# Do you think 2009 was more 2000's or early 2010's culturally?



## Rainbowz (May 29, 2017)

Many people debate about whether if 2009 fits in more with the 2000's or the early 2010's culturally. In fact, I've noticed that when people talk about stuff from the early 2010's, they don't just say stuff from the numerical definition 2010-early 2013, they include 2009 in there as well. 2009 is probably one of the most culturally debated years. I can really see both sides of it. For example, hip-hop and R&B were still pretty popular genres at the time and emo and scene were past their peak but still revalvant, but you also had the electropop which still lingered into the early 2010's and didn't completely fade away until sometime in 2013, and Facebook started getting popular, which IMO is a very early 2010's thing. Do you think it leans 2000's or early 2010's culturally?


----------



## 481450 (Aug 13, 2017)

More like 2010s...

Obama was president and Facebook became mainstream. Around '08 & '09, everything from the 2000s was dying and the new stuff coming out at the time was staying for the 2010s.


----------



## Longaotian00 (Mar 13, 2017)

It's about 50/50 imo, although slightly leaning early 2010s. Btw, Electropop didn't linger into the early 2010s, it peaked in the early 2010s.


----------



## 7teen4ever (Oct 26, 2017)

IMO its 60% - 2000s &
40% - 2010s


----------



## 481450 (Aug 13, 2017)

996th post


----------



## California Kid (Dec 5, 2013)

It was more 00s than anything, and I'm just going to leave this quote here. 
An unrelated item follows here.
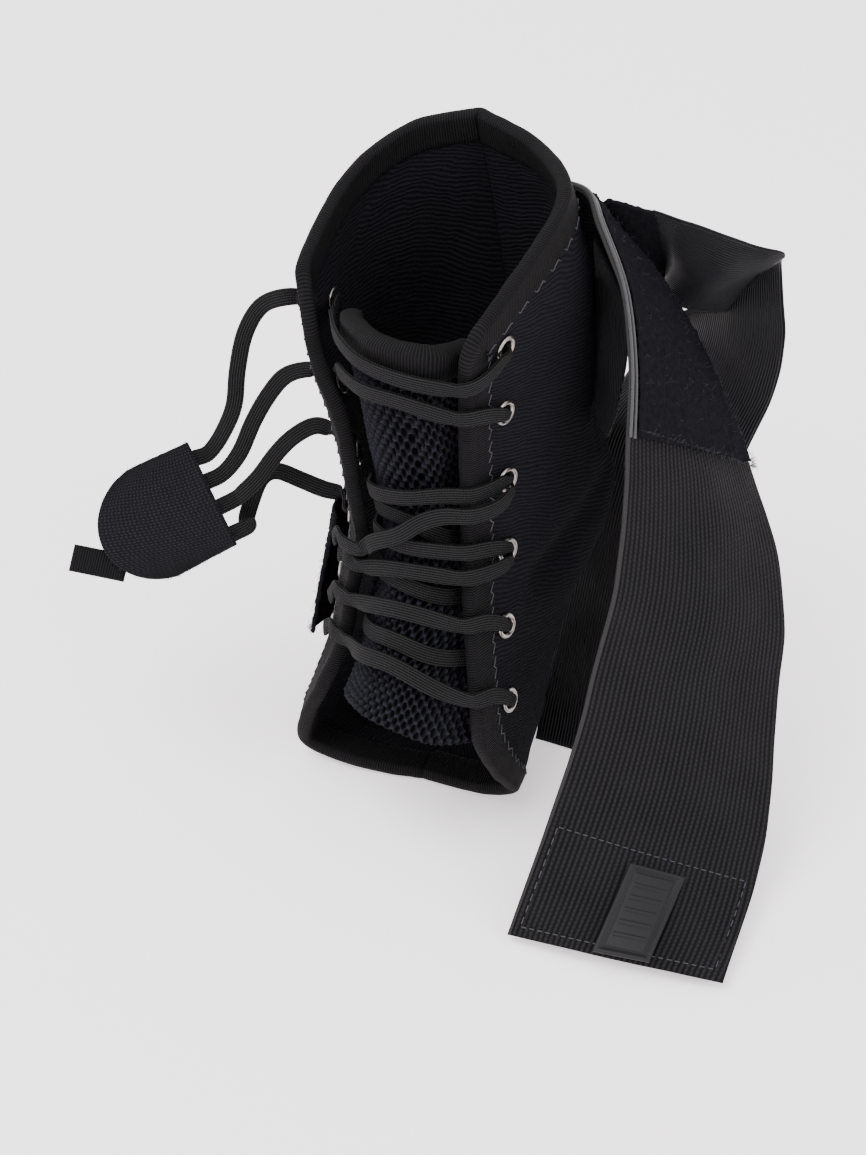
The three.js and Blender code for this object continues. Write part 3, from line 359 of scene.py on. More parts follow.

> * 90% of the pop charts were still songs that blended in with the rest of the late 2000s. Stuff like "Tik Tok," "Bad Romance," and "Fire Burning" were stark exceptions, not the norm. Even "I Gotta Feeling" is merely sampled from, "Love Is Gone," a David Guetta song released in 2007. Rock songs like "My Life Would Suck Without You," "Waking Up in Vegas," "Love Drunk," "Use Somebody," etc. were still a significant thing.
> * 2010s fashion had virtually no identity yet. You had mostly the dying remnants of emo and scene, not Macklemore cuts or even really nu-males being widespread.
> * Hardly anybody owned an iPhone during that time. It was still Blackberrys and flip phones all the way. Most people did activities on computers, not portable devices.
> * Cinema was still predominantly 2000s. Pixar was still in its golden age, the Harry Potter franchise was still ongoing, the Marvel Cinematic Universe was not yet a definite thing, and no MCU films came out that year anyway. The live-action fantasy reboot craze hadn't arrived yet. Disney had not at the time precisely reached the meat of its Revival era (Bolt, and The Princess and the Frog are cusp films between the post-Renaissance and Disney Revival), and Dreamworks was still the #1 competitor to Disney and Pixar, not Illumination Entertainment.
> ...


And I agree with everything in that statement. I have noticed in these discussions that most people don't mention any or a majority of these things at all. I wonder how do some people forget that the Wii was the most significant thing at that time, or that everyone owned a cell phone rather than an iPhone. Plus, most folks, used a digital camera to take pictures; they had iPods/MP3s to listen to music, and that they additionally still had broadband internet instead of wifi.

Also, the Kardashian clan were not superstars yet despite already having their show by then. Paris Hilton and Tila Tequila were the main stars for fashion and reality TV. Furthermore, the primary OS for Windows was XP considering Microsoft didn't even release Windows 7 until late in the year; only the Wii had a had a remote (which was itself). Social media was still primarily used by high school and college students, and the standard game handhelds were the PSP and Nintendo DS.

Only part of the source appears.